Il“divario digitale”, la privacy in rete rispetto al dominio dell’intelligenza artificiale con l’utilizzo dei big data sono sviluppati con un ragionamento chiaro e divulgativo. A chiusura dell’articolo, supportato da una bibliografia internazionale di ricercatori, è riproposto con una grafica per matita, lo schizzo impresso nel blu elettrico di copertina.
Cristina Alberini, professore presso il Center for Neural Science della New York University, traccia un quadro fluido circa le ricadute del contagio virale sulla salute mentale, con tutti i risvolti sociali procurati dai disordini dell’ansia.
L’evoluzione dei processi traumatici, sofferti nelle risposte fisiologiche legate allo stress imposto dal regime di prevenzione sanitaria. Senza trascurare l’approccio scientifico ai necessari percorsi di resilienza, atti a estinguere gradualmente tutti i fattori critici e ostativi per un auspicato ritorno alla normalità.
Senza dubbi, fra i più complessi e interessanti temi affrontati, quello sviluppato da Julianne Holt-Lunstad, docente di Psicologia e Neuroscienze presso l’Università di Brigham Young, tocca un nervo scoperto. Una sofferenza patita in una ampia percentuale di popolazione in questa terribile crisi. L’isolamento e la solitudine prodotti da un grave deficit di connessione sociale, rappresentano le premesse per una recessione sociale e globale.

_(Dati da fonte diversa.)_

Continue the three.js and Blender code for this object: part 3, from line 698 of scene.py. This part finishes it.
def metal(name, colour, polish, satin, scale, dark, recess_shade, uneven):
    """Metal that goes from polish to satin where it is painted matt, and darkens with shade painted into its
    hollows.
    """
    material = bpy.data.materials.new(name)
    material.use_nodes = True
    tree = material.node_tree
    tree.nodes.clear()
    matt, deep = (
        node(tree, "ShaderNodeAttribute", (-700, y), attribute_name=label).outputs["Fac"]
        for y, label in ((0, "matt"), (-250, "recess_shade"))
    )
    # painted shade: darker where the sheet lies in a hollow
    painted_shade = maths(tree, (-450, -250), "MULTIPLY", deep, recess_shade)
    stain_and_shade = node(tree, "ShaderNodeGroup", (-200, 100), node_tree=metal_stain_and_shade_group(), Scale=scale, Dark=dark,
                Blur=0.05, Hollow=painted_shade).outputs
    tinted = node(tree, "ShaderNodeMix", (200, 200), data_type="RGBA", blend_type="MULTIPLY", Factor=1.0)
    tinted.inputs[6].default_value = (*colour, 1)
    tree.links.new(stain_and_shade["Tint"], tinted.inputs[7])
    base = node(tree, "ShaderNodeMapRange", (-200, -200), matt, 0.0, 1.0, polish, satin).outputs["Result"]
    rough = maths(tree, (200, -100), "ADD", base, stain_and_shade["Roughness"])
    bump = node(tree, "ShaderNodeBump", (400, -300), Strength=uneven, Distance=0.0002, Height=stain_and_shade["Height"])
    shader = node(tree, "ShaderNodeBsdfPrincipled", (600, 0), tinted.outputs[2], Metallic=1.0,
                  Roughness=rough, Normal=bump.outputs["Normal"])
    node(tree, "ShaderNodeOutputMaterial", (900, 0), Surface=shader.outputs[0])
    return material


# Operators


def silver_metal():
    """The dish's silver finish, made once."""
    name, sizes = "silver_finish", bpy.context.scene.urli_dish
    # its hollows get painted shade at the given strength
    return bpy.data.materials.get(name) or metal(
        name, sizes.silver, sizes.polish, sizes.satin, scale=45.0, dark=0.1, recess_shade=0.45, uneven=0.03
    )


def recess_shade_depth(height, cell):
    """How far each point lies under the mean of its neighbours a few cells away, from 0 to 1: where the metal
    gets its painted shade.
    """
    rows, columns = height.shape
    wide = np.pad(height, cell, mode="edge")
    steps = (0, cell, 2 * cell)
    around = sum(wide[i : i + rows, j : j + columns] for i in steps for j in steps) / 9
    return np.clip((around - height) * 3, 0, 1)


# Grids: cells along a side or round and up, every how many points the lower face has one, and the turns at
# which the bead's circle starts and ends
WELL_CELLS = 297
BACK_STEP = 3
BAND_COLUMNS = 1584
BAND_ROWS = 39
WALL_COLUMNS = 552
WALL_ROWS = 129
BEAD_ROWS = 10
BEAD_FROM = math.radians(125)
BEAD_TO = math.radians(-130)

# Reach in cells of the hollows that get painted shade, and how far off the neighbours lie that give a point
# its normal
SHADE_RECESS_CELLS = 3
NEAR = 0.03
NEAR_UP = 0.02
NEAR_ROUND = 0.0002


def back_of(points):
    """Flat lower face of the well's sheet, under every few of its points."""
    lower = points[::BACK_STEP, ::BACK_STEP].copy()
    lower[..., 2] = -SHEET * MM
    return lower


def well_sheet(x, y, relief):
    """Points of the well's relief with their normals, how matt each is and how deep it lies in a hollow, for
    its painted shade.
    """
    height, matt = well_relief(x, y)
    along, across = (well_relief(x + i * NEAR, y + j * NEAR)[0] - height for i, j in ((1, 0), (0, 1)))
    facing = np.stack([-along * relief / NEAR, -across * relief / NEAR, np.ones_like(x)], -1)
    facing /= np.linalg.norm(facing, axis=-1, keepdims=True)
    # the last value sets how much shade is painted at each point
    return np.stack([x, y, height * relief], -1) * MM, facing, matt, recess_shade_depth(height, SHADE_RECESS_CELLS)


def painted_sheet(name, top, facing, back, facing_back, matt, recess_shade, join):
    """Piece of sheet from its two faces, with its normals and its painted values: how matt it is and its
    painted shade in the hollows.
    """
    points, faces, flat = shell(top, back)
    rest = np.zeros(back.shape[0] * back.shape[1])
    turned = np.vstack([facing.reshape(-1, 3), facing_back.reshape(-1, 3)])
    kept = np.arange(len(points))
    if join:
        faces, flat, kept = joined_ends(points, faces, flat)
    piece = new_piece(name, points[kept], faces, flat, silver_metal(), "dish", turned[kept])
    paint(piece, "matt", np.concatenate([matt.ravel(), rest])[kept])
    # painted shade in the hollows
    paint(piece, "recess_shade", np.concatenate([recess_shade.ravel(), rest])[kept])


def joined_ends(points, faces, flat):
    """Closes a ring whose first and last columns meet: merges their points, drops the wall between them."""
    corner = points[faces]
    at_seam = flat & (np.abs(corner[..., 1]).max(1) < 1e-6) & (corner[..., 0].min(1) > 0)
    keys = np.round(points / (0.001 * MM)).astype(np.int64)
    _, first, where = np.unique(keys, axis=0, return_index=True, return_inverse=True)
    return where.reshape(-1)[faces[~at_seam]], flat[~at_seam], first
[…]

Gli effetti di ritorno potrebbero determinare danni all’equilibrio della salute, esplorati già dall’Alberini, di portata ben maggiore con mutamenti strutturali negli stili di vita precovid, ancora ignoti e non apprezzati.

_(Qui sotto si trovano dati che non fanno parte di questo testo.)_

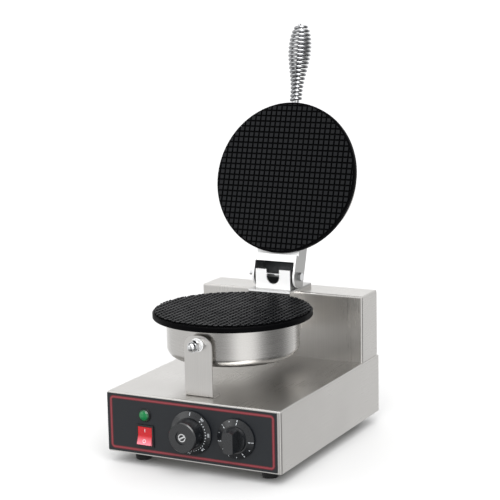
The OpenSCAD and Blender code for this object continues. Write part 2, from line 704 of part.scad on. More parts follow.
module lower_pan() color(steel) difference() {
    lower_side() pan_cup();
    rod_y(bolt_r + hole_gap, 10, plate_y - pan_r - 3, 0, stud_z);
    rod_y(bolt_r + hole_gap, 10, plate_y + pan_r - 7, 0, stud_z);
    rod_y(probe_hole_r, 10, plate_y + pan_r - 7, probe_x, probe_run_z);
}

module lower_heater() color([0.35, 0.33, 0.32]) lower_side() ring_heater();
module lower_clamp_plate() color(zinc) lower_side() difference() {
    clamp_disc();
    probe_hole(clamp_depth + clamp_t, clamp_t);
}
module lower_insulation() color([0.9, 0.88, 0.82]) lower_side() difference() {
    insulation_disc();
    probe_hole(insulation_depth + insulation_t, insulation_t);
}
module lower_centre_bolt() color(zinc) lower_side() centre_bolt();

// The handle's line under the upper plate's face: it starts at the rim and slopes towards the face.
module handle_line() translate([0, -plate_r, -plate_t]) rotate([90 - handle_slope, 0, 0]) children();

module upper_plate() color(plate_black) open_lid() difference() {
    translate([0, -hinge_back, -hinge_up]) rotate([0, 180, 0]) {
        plate_casting();
        handle_line() translate([0, 0, pan_r - plate_r + 1]) cylinder(h = plate_r - pan_r - 1.6, r = boss_r);
    }
    translate([0, -hinge_back, -hinge_up]) rotate([0, 180, 0]) handle_line()
        translate([0, 0, -14]) cylinder(h = 20, r = rod_r);
    lid_screw_places() translate([0, 0, -hinge_t - 4.5]) cylinder(h = 10, r = 2.5);
}

module upper_pan() color(steel) upper_side() pan_cup();
module upper_heater() color([0.35, 0.33, 0.32]) upper_side() ring_heater();
module upper_clamp_plate() color(zinc) upper_side() clamp_disc();
module upper_insulation() color([0.9, 0.88, 0.82]) upper_side() insulation_disc();
module upper_centre_bolt() color(zinc) upper_side() centre_bolt();

// ---- handle ----

rod_start = -13.5;                              // along the handle's line, from the plate's rim
ferrule_end = 8;
rod_end = coil_start - plate_r + coil_len - 9;

module handle_rod() color(bright_steel) upper_side() handle_line() {
    translate([0, 0, rod_start]) cylinder(h = rod_end - rod_start, r = rod_r);
    translate([0, 0, rod_end]) sphere(rod_r);
    translate([0, 0, 0.5]) cylinder(h = ferrule_end, r = coil_neck_r - wire_r - 0.1);
}

// Radius of the coil's middle line at a share u of its length: a slim neck that swells to a bulb and closes.
belly = 0.64;
function coil_radius(u) = u < belly
    ? coil_neck_r + (coil_belly_r - coil_neck_r) * (1 - cos(180 * max(0, u - 0.08) / (belly - 0.08))) / 2
    : wire_r + 0.6 + (coil_belly_r - wire_r - 0.6) * sqrt(max(0, 1 - pow((u - belly) / (1 - belly), 2)));
coil_sides = 8;
rings_per_turn = 12;
ring_count = coil_turns * rings_per_turn;
function coil_point(u) = [
    coil_radius(u) * cos(360 * coil_turns * u),
    coil_radius(u) * sin(360 * coil_turns * u),
    coil_start - plate_r + wire_r + u * (coil_len - 2 * wire_r)
];

module handle_coil() color(bright_steel) upper_side() handle_line()
    tube([for (i = [0:ring_count]) coil_point(i / ring_count)], wire_r, coil_sides, [0, 0, 1]);

// ---- controls ----

module pilot_lamp_lens() color([0.03, 0.6, 0.3]) translate([lamp_x, panel_y - 1.5, lamp_z]) rotate([90, 0, 0])
    intersection() {
        translate([0, 0, -5]) sphere(9.4);
        cylinder(h = 8, r = 7.2);
    }

module pilot_lamp_body() color(black_plastic) {
    translate([lamp_x, panel_y, lamp_z]) rotate([90, 0, 0]) cylinder(h = 1.5, r1 = 8.6, r2 = 8);
    rod_y(6, 26, panel_y, lamp_x, lamp_z);
    for (x = [-2.5, 2.5]) rod_y(0.8, 6, panel_y + 26, lamp_x + x, lamp_z);
}

module switch_housing() color(black_plastic) difference() {
    union() {
        translate([lamp_x, panel_y, switch_z]) rotate([90, 0, 0])
            linear_extrude(1.8) rounded_rect(switch_w, switch_h, 1.5);
        translate([lamp_x - 11, panel_y, switch_z - 13]) cube([22, 26, 26]);
        for (z = [-7, 0, 7])
            translate([lamp_x - 3.2, panel_y + 26, switch_z + z - 0.4]) cube([6.4, 8, 0.8]);
    }
    translate([lamp_x - rocker_w / 2 - 0.3, rocker_axis_y, switch_z]) rotate([90, 0, 90])
        linear_extrude(rocker_w + 0.6) {
            circle(rocker_r + 0.3);
            translate([-10, -rocker_r - 0.3]) square([10, 2 * rocker_r + 0.6]);
        }
    rod_x(rocker_pin_r + fit_gap, rocker_w + 3, lamp_x - rocker_w / 2 - 1.5, rocker_axis_y, switch_z);
}

// The rocker, pressed in at its top: a shallow V between round ends, on two pins.
module rocker() color([0.75, 0.05, 0.06]) translate([lamp_x, rocker_axis_y, switch_z]) {
    rotate([-rocker_tilt, 0, 0]) side_extrude(-rocker_w / 2, rocker_w) intersection() {
        circle(rocker_r);
        polygon([[-4.6, 12], [-2.4, 0], [-4.6, -12], [7, -12], [7, 12]]);
    }
    rod_x(rocker_pin_r, rocker_w + 2.4, -rocker_w / 2 - 1.2);
}

// A control behind the panel: a case on the sheet and a threaded bush for the shaft.
module control_body(x, w, h, d) difference() {
    union() {
        translate([x - w / 2, base_front_y + sheet_t, dial_z - h / 2]) cube([w, d, h]);
        rod_y(bush_r, 4, panel_y, x, dial_z);
    }
    rod_y(shaft_r + fit_gap, 14, panel_y - 1, x, dial_z);
    for (i = [-1, 1]) rod_y(2, 10, base_front_y - 1, x + i * control_screw_x, dial_z);
}

module thermostat_body() color([0.82, 0.8, 0.74]) {
    control_body(thermostat_x, 44, 36, 28);
    for (z = [-8, 8])
        translate([thermostat_x - 3.2, base_front_y + sheet_t + 28, dial_z + z]) cube([6.4, 8, 0.8]);
}

module timer_body() color([0.75, 0.75, 0.72]) {
    control_body(timer_x, 48, 48, 34);
    for (x = [-10, 10])
        translate([timer_x + x, base_front_y + sheet_t + 34, dial_z - 3.2]) cube([0.8, 8, 6.4]);
}

module control_screws() color(zinc)
    for (x = [thermostat_x, timer_x], i = [-1, 1])
        translate([x + i * control_screw_x, panel_y, dial_z]) rotate([-90, 0, 0]) screw(2, 3.6, 0.8, 8);

// The thermostat's bulb under the waffle plate, and the thin tube that joins it to the thermostat.
tube_r = 1;
probe_z = face_z - plate_t - bulb_r;            // the bulb lies against the plate's back
thermostat_back = base_front_y + sheet_t + 28;
tube_in_z = dial_z + 7;                         // where the tube enters the thermostat
probe_path = [
    [probe_x, plate_y + probe_up, probe_z], [probe_x, plate_y + probe_up, probe_run_z],
    [probe_x, plate_y + 100, probe_run_z], [0, plate_y + 112, tower_hole_z],
    [0, tower_mid_y, tower_hole_z], [0, tower_mid_y, tube_in_z],
    [thermostat_x + 12, thermostat_back + 30, tube_in_z], [thermostat_x + 12, thermostat_back, tube_in_z]
];
module thermostat_probe() color([0.72, 0.45, 0.3]) {
    tube(probe_path, tube_r, 8, [1, 0.4, 0.3]);
    rod_x(bulb_r, bulb_l, probe_x + 6 - bulb_l, plate_y + probe_up, probe_z);
}

// Both dials are drawn with the panel's face on z = 0 and their axis upwards.
module on_panel(x) translate([x, panel_y, dial_z]) rotate([90, 0, 0]) children();

module thermostat_knob() color(black_plastic) on_panel(thermostat_x) difference() {
    union() {
        translate([0, 0, 1]) cylinder(h = 1.6, r = thermostat_skirt_r);
        translate([0, 0, 2.6]) cylinder(h = 3.4, r1 = thermostat_skirt_r, r2 = 20);
        cylinder(h = 23.6, r = 18.6);
        translate([0, 0, 23.6]) cylinder(h = 1.4, r1 = 18.6, r2 = 17.4);
    }
    translate([0, 0, -1]) cylinder(h = 3.2, r = 22);
    translate([0, 0, 23.6]) cylinder(h = 3, r = 8.5);
    translate([0, 0, -1]) cylinder(h = 16, r = shaft_r);
}

module knob_insert() color(bright_steel) on_panel(thermostat_x) difference() {
    translate([0, 0, 23.6]) cylinder(h = 1, r = 5);
    translate([-6, -0.6, 24]) cube([12, 1.2, 2]);
}

module control_shaft() translate([0, 0, -12]) cylinder(h = 27, r = shaft_r);
module thermostat_shaft() color(zinc) on_panel(thermostat_x) control_shaft();
module timer_shaft() color(zinc) on_panel(timer_x) control_shaft();

module timer_knob() color(black_plastic) on_panel(timer_x) difference() {
    union() {
        translate([0, 0, 1]) cylinder(h = 1.6, r = timer_skirt_r);
        translate([0, 0, 2.6]) cylinder(h = 3, r1 = timer_skirt_r, r2 = 17);
        translate([0, 0, 5.6]) cylinder(h = 3, r1 = 15.6, r2 = 14.6);
        intersection() {
            translate([-6.5, -17, 2]) cube([13, 34, 20.5]);
            cylinder(h = 30, r1 = 15.6, r2 = 12.6);
        }
    }
    translate([0, 0, -1]) cylinder(h = 3.2, r = 20);
    translate([0, 0, -1]) cylinder(h = 16, r = shaft_r);
}

// ---- electrics in the base ----

module terminal_block() color([0.93, 0.92, 0.88]) translate([-50, base_rear_y - 70, base_bottom_z])
    difference() {
        cube([54, 20, 16]);
        for (i = [0:2]) translate([9 + 18 * i, 10, 6]) {
            cylinder(h = 12, r = 3.5);
            rotate([90, 0, 0]) translate([0, 0, -12]) cylinder(h = 24, r = 2.2);
        }
    }

module cable_gland() color(black_plastic) difference() {
    union() {
        rod_y(gland_r, 14, base_rear_y - 9, inlet_x, inlet_z);
        translate([inlet_x, base_rear_y, inlet_z]) rotate([-90, 0, 0]) {
            cylinder(h = 5, r = 12, $fn = 6);
            translate([0, 0, 5]) cylinder(h = 9, r1 = 10.2, r2 = 8.2);
        }
        translate([inlet_x, base_rear_y - sheet_t, inlet_z]) rotate([90, 0, 0]) cylinder(h = 5, r = 11.5, $fn = 6);
    }
    rod_y(cable_r, 40, base_rear_y - 20, inlet_x, inlet_z);
}

module earth_screw() color([0.75, 0.62, 0.3]) translate([-50, base_rear_y - 24, base_bottom_z])
    cylinder(h = 12, r = 2);

base_shell();
control_fascia();
bottom_cover();
cover_screws();
foot_front_left();
foot_front_right();
foot_rear_left();
foot_rear_right();
foot_screws();
foot_nuts();
tower_shell();
tower_screws();
tower_back_cover();
front_strap();
strap_screws();
front_stud();
stud_spacer();
stud_washer();
stud_nut();
stud_cap_nut();
lower_plate();
lower_pan();
lower_heater();
lower_clamp_plate();
lower_insulation();
lower_centre_bolt();
rear_stud();
rear_stud_nut();
hinge_bridge();
hinge_bracket();
bracket_screws();
hinge_bolt();
hinge_nut();
hinge_spacers();
pilot_lamp_lens();
pilot_lamp_body();
switch_housing();
thermostat_body();
thermostat_probe();
timer_body();
control_screws();
terminal_block();
cable_gland();
earth_screw();
upper_plate();
upper_pan();
upper_heater();
upper_clamp_plate();
upper_insulation();
upper_centre_bolt();
lid_bracket();
lid_bracket_screws();
handle_rod();
handle_coil();
thermostat_knob();
knob_insert();
thermostat_shaft();
timer_knob();
timer_shaft();
rocker();
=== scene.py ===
# %% [markdown]
# # Dressing a waffle cone maker
# The machine is a bent stainless box on rubber feet, with a raised box at its rear. A cast waffle plate sits on a
# steel pan in front of it, and a second plate hangs open on a hinge. The solids come from a CAD model and stay
# where they are. These cells give every surface its finish, and add what is too fine for the solids: printed
# marks, the coil's smooth wire, slot details, the floor, the light and the camera.

# %% Load the fixed solids
import json
import math

import bpy
from mathutils import Matrix, Vector


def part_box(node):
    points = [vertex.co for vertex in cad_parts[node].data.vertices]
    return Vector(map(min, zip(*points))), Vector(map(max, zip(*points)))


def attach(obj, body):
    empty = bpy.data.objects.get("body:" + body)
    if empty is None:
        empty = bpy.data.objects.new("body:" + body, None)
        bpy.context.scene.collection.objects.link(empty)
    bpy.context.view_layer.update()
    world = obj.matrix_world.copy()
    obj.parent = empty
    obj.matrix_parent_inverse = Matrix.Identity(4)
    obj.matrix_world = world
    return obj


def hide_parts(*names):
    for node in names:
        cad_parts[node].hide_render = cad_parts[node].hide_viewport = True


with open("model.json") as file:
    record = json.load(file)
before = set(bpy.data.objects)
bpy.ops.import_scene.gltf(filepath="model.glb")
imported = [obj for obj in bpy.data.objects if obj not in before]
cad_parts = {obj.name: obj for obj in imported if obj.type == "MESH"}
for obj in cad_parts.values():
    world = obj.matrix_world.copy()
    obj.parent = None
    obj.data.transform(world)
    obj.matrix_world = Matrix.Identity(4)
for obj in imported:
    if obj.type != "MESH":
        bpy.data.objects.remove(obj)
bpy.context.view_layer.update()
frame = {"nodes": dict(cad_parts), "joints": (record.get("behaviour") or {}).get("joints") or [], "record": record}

MM = 0.001
nodes = frame["nodes"]
joints = {joint["name"]: joint for joint in frame["joints"]}

# %% [markdown]
# ## The camera
# A product shot uses a long lens from a few steps away, so that upright edges stay nearly parallel. The
# camera is placed as on a tripod head: a turn round the machine, a height, a distance and a small roll. That
# is easier to reason about than a location and three rotations.

# %% Camera
TURN, RISE, ROLL = (math.radians(a) for a in (27.55, 10.43, -1.15))
DISTANCE = 1973.7 * MM
AIM_HEIGHT = 249.3 * MM
AIM_ASIDE = 5.75 * MM
AIM_DEPTH = -8.5 * MM
LENS = 113.0


def camera_matrix():
    back = Vector((math.sin(TURN) * math.cos(RISE), -math.cos(TURN) * math.cos(RISE), math.sin(RISE)))
    level = (-back).cross(Vector((0, 0, 1))).normalized()
    upright = level.cross(-back)
    right = level * math.cos(ROLL) + upright * math.sin(ROLL)
    up = upright * math.cos(ROLL) - level * math.sin(ROLL)
    place = Vector((0, AIM_DEPTH, AIM_HEIGHT)) + level * AIM_ASIDE + back * DISTANCE
    turned = Matrix((right, up, back)).transposed().to_4x4()
    return Matrix.Translation(place) @ turned


camera = bpy.data.objects.new("camera", bpy.data.cameras.new("camera"))
bpy.context.scene.collection.objects.link(camera)
camera.data.lens = LENS
camera.data.clip_end = 200
camera.matrix_world = camera_matrix()
bpy.context.scene.camera = camera
print("camera at", [round(v, 3) for v in camera.location])

# %% [markdown]
# ## Three small helpers for materials
# Colours are picked as sRGB hex values, as a designer would read them off a swatch, and the shader wants
# linear light, so one function converts. A second adds a node, sets it and joins it, and a third starts a
# material. With only these three, each finish below reads as the list of what the real surface is made of.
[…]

Le dinamiche del lavoro nell’era post covid19 rappresentano una globosfera di ragionamenti, teoremi e proiezioni dagli esiti non propriamente certi.
Il contributo offerto da Domenico De Masi, professore emerito di Sociologia del Lavoro, presso l’Università La Sapienza di Roma è una formazione illuminante su quelli che potranno essere i nuovi riferimenti portanti per il nostro modo di esporci, socializzare e affrontare un’inedita gestione del nostro tempo disponibile. Rispetto a nuove frontiere sulla concezione del “lavoro” con una piattaforma di regole e luoghi di esercizio (si pensi solo ai cenni innovativi apportati con lo smart working) radicalmente diverse dal nostro attuale immaginario.

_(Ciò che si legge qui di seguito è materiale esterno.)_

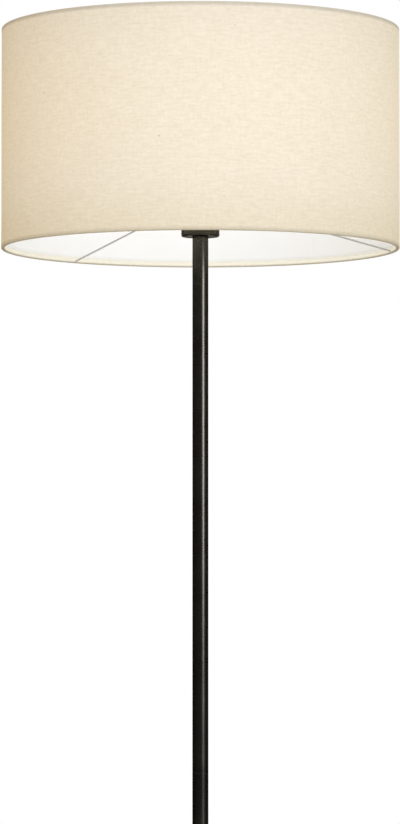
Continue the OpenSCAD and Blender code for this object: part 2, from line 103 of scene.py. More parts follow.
def dense(path, step, closed=True):
    """The same path with points added along each straight side, no further apart than step."""
    ends = np.roll(path, -1, axis=0) if closed else path[1:]
    starts = path if closed else path[:-1]
    parts = []
    for start, end in zip(starts, ends):
        count = max(1, math.ceil(np.linalg.norm(end - start) / step))
        k = np.arange(count)[:, None] / count
        parts.append(start + (end - start) * k)
    return np.vstack(parts + ([] if closed else [path[-1:]]))


def grid_faces(rows, columns, close_rows, close_columns):
    """Quads of a grid of points, row by row, joined across its ends where it closes; and each quad's
    (row, column) corners, counted on past the last one, for a UV map."""
    i, j = np.meshgrid(np.arange(rows if close_rows else rows - 1),
                       np.arange(columns if close_columns else columns - 1), indexing="ij")
    row = np.stack([i, i, i + 1, i + 1], -1).reshape(-1, 4)
    column = np.stack([j, j + 1, j + 1, j], -1).reshape(-1, 4)
    return (row % rows) * columns + column % columns, row, column


def turned(path, steps=128, closed=True, shift=None, angles=None):
    """Points of a path turned about Z: the point (r, z) at angle a lies at (r cos a, r sin a, z), with r
    grown by shift(a, r, z). A closed path makes a hollow ring, an open one runs from axis to axis."""
    after = np.roll(path, -1, axis=0)
    if np.sum(path[:, 0] * after[:, 1] - after[:, 0] * path[:, 1]) < 0:
        path = path[::-1]
    a = (np.arange(steps) * TURN / steps if angles is None else angles)[None, :]
    r, z = path[:, :1], path[:, 1:]
    r = r + (0 * a if shift is None else shift(a, r, z))
    points = np.stack([r * np.cos(a), r * np.sin(a), z + 0 * a], -1)
    return points, grid_faces(len(path), a.size, closed, True)


def piece(name, surface, body, material, stands_for, uv=None):
    """One object from grids of points in millimetres, with smooth faces, that rides on a body."""
    grids = surface if isinstance(surface, list) else [surface]
    points, faces, first = [], [], 0
    for spots, (quads, _, _) in grids:
        points.append(spots.reshape(-1, 3) * MM)
        faces.append(quads + first)
        first += points[-1].shape[0]
    mesh = bpy.data.meshes.new(name)
    mesh.from_pydata(np.vstack(points), [], np.vstack(faces).tolist())
    if uv is not None:
        layer = mesh.uv_layers.new(name="cloth")
        layer.data.foreach_set("uv", uv.astype(np.float32).ravel())
    else:
        poles = bmesh.new()
        poles.from_mesh(mesh)
        bmesh.ops.remove_doubles(poles, verts=poles.verts, dist=1e-7)
        poles.to_mesh(mesh)
        poles.free()
    mesh.polygons.foreach_set("use_smooth", np.ones(len(mesh.polygons), bool))
    mesh.materials.append(material)
    made = bpy.data.objects.new(name, mesh)
    scene.collection.objects.link(made)
    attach(made, body)
    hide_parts(stands_for)
    return made


# ---- materials ----


def colour(code):
    """The linear colour of an sRGB hex code."""
    parts = [int(code[i:i + 2], 16) / 255 for i in (1, 3, 5)]
    return (*[c / 12.92 if c <= 0.04045 else ((c + 0.055) / 1.055) ** 2.4 for c in parts], 1.0)


def add(tree, kind, inputs=None, **settings):
    """Adds a node: settings are its own properties, and inputs gives a socket, by name or number, a value or
    the output that it is linked from."""
    made = tree.nodes.new("ShaderNode" + kind)
    for name, value in settings.items():
        setattr(made, name, value)
    for name, value in (inputs or {}).items():
        if isinstance(value, bpy.types.NodeSocket):
            tree.links.new(value, made.inputs[name])
        else:
            made.inputs[name].default_value = value
    return made


def blank(name):
    """A new material with only its output: the material and its node tree."""
    made = bpy.data.materials.new(name)
    made.use_nodes = True
    made.node_tree.nodes.clear()
    return made, made.node_tree


# Most of a noise texture's values lie between these two
NOISE_LOW, NOISE_HIGH = 0.35, 0.65


def finish(name, dark, light, grain, rough, bump=0.0, stretch=(1, 1, 1), metallic=0.0, ior=1.5, fine=0.0,
           **sockets):
    """A solid finish on Object coordinates. Noise whose cells are `grain` millimetres across, drawn out by
    `stretch`, moves the colour from dark to light and the roughness over its pair, and raises the surface
    by bump millimetres; fine is the size in millimetres of a second, finer grain in the bump."""
    made, tree = blank(name)
    place = add(tree, "TexCoord").outputs["Object"]
    drawn = add(tree, "Mapping", {"Vector": place, "Scale": stretch})
    noise = add(tree, "TexNoise", {"Vector": drawn.outputs[0], "Scale": 1 / (grain * MM), "Detail": 4.0,
                                   "Roughness": 0.6})
    spread = add(tree, "MapRange", {"Value": noise.outputs["Fac"], "From Min": NOISE_LOW,
                                    "From Max": NOISE_HIGH})
    tint = add(tree, "Mix", {0: spread.outputs[0], 6: colour(dark), 7: colour(light)}, data_type="RGBA")
    gloss = add(tree, "MapRange", {"Value": noise.outputs["Fac"], "From Min": NOISE_LOW,
                                   "From Max": NOISE_HIGH, "To Min": rough[0], "To Max": rough[1]})
    inputs = {"Base Color": tint.outputs[2], "Roughness": gloss.outputs[0], "Metallic": metallic, **sockets}
    if not metallic:
        inputs["IOR"] = ior
    if bump:
        height = noise.outputs["Fac"]
        if fine:
            grit = add(tree, "TexNoise", {"Vector": drawn.outputs[0], "Scale": 1 / (fine * MM),
                                          "Detail": 2.0})
            height = add(tree, "Math", {0: height, 1: grit.outputs["Fac"]}, operation="ADD").outputs[0]
        raised = add(tree, "Bump", {"Height": height, "Distance": bump * MM, "Strength": 1.0})
        inputs["Normal"] = raised.outputs[0]
    shader = add(tree, "BsdfPrincipled", inputs)
    add(tree, "OutputMaterial", {"Surface": shader.outputs[0]})
    return made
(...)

Il volume non evoca orizzonti esclusivamente plumbei né apocalittici. Senza tralasciare lo “scenario” finale del numero con approfondimenti squisitamente geopolitici, dove non può mancare un aggiornamento sull’atipico rapporto Russia Cina (osservato da Marta Ottaviani),
non possiamo non ricordare il “caso italiano”. Una fonte pura di benevoli auspici che registra riscontri eccellenti nella comunità scientifica internazionale.
La vicenda del giovane ingegnere bresciano Cristian Fracassi, della sua Innova, capace di sottrarre migliaia di altre vittime allo sterminio del covid19, mirabilmente narrata da Riccardo Luna è un viatico determinante nel sistema globale firmato Italia.
Le testimonianze raccolte, contestualmente ai protocolli d’intesa raggiunti in sede di Consiglio dei Ministri Europei, nelle ultime ore, confermano l’eccezionale snodo di svolta raggiunto in un consesso collegiale. Riunito, quasi costretto, in un’irreversibile intesa solidale. Che ben si allinea a quella “pace di Berlino” richiamata in copertina.
L’opportunità di un cambiamento di passo, votato maggiormente alla convivenza dei Popoli, al miglioramento del loro benessere, alla riduzione delle diseguaglianze, assume uno spartiacque epocale. All’uopo citiamo (con il probabile favore del direttore Dassù) la chiosa di Gianna Nannini rilasciata nell’intervista nell’ultimo numero di Robinson (Repubblica – Antonio Gnoli):
“Non so se saremo capaci di essere all’altezza della situazione. L’occasione c’è. Perderla sarebbe l’ennesima conferma della stupidità umana”.
Ci congediamo da questa proposta di lettura con la chiusura della coppia di editorialisti, responsabili della testata. Un appello che richiede la consapevolezza del contributo di ognuno di noi: “Una Unione Europea che funzioni potrà fondarsi sul recupero di un certo grado di solidarietà; che tuttavia richiede, per essere esercitata, una forte responsabilità nazionale. Da parte di tutti.”